There's also a parallel efficiency mismatch. Even if you somehow fit 20,000 full CPU cores on a die, AI training doesn't need 20,000 cores that are each capable of branch prediction and out-of-order execution. It needs 20,000 cores that can each multiply and add, fast, with shared control logic across groups of them so you're not paying the "smart core" tax 20,000 times over for a job that never uses that intelligence. That's the actual design insight behind a GPU: not "more cores," but "cheaper cores, because the workload doesn't need expensive ones."
A useful way to picture it: a CPU core is a Formula 1 car, exceptional at navigating unpredictable terrain, expensive, and there's a hard limit on how many you can build and fuel. A GPU core is a forklift. Less sophisticated individually, but if the job is moving an identical pallet ten thousand times, a fleet of forklifts beats one very fast car, and you can afford the fleet precisely because each forklift is cheap.
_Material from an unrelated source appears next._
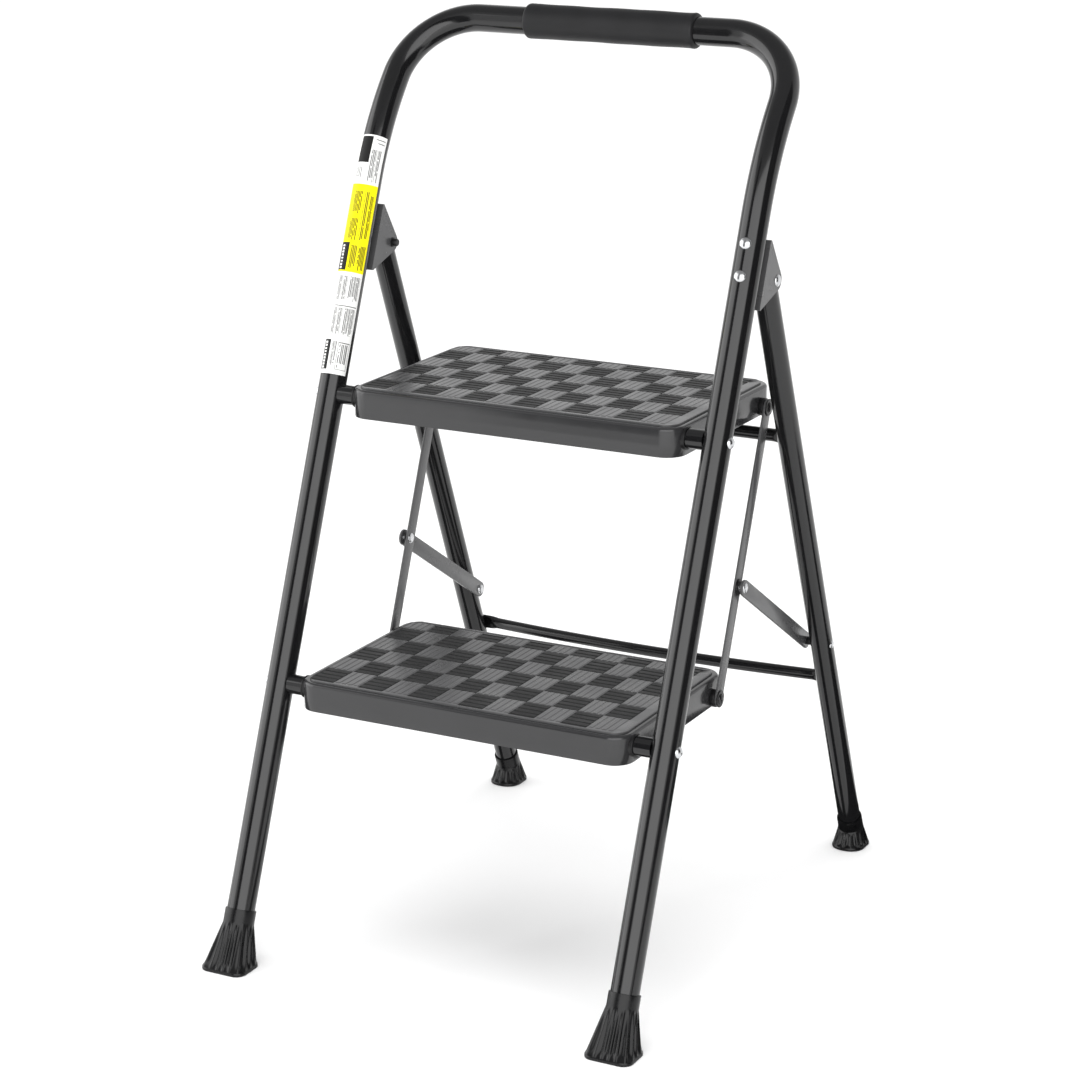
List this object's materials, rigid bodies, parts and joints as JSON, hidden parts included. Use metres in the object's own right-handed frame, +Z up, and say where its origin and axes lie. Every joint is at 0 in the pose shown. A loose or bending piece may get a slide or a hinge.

Even Intel agrees, and that's the real answer
Here's what makes this question interesting to ask at Intel specifically: Intel is the company that has spent fifty years perfecting the general-purpose CPU, and even Intel's own roadmap concedes this point. Alongside Xeon 6+, Intel is shipping its own data center GPU line, codenamed Crescent Island, built specifically for AI workloads, with its own memory subsystem optimized for AI inference and training rather than general compute. Intel isn't trying to make Xeon win the AI training race by adding more cores. Intel's own public position is that the CPU's role in AI infrastructure is to be the control plane and handle data preprocessing and orchestration, while purpose-built accelerator silicon, GPUs, in Intel's case increasingly its own, handles the actual tensor math.
That's the answer that actually lands in an interview, I think. It's not "GPUs are better, full stop." It's that modern AI infrastructure is heterogeneous by design: a CPU that's excellent at the unpredictable, control-heavy parts of the job, paired with an accelerator that's excellent at the predictable, massively parallel parts of the job. The interesting systems engineering question isn't which one wins, it's how you split the work between them, and that's a question that shows up constantly in the kind of infrastructure I want to be building.